Friday, March 27, 2009

Readers versus Processors / Losers versus Users

One thing I dislike about the empiricist and positivist turn in recent so-called materialism is that reading goes missing.  It's all about the device and how it may be used.  Nothing goes missing, supposedly, and nothing gets lost.  Reading is processing information.  Texts thus become irrelevant.  It's all about the data. Today I returned to Geoffrey Hartman's The Fate of Reading (1975) and was drawn to the subheading of his lead essay, entitled "Reading: Alive or Dead?"  Hartman's humanism gets in the way of an analysis of reading and writing machines (he wants to keep reading and writing mutually reenforcing activities), but it's still worth a look.  See p. 272 for example:
"I hate to end on a question that sounds like a dignified whimper.  but modern "rithmattics"--semiotics, linguistics, and technical structuralism--are not the solution.  They widen, if anything, the rift between reading and writing.  They convert all expression into generative codes needing operators rather than readers."

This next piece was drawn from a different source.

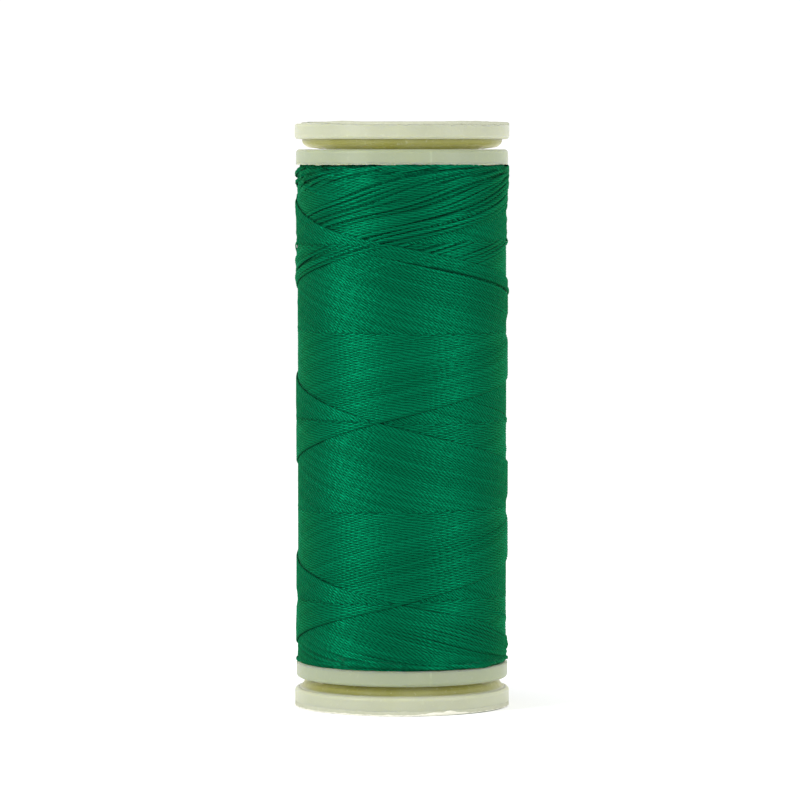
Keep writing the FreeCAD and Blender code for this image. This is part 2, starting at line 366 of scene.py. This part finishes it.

From a Freudian perspective, however, all readers are operators, their close readings driven by their obsessive compulsiveness.  reading is not "semi-automatic," it is always already automatic (the essence of the human is a machine).  Avital Ronell maintains in the Telephone Book that readers and writers are always effectively telephone operators, subject to hang ups, obscene phone calls, dropped calls, time lags, belated transmissions, missed calls, and so on.

For a more probing account of writing and reading, I recommend Derrida's Paper Machine and Lacoue-Labarthes on the auto in Tyopgraphies.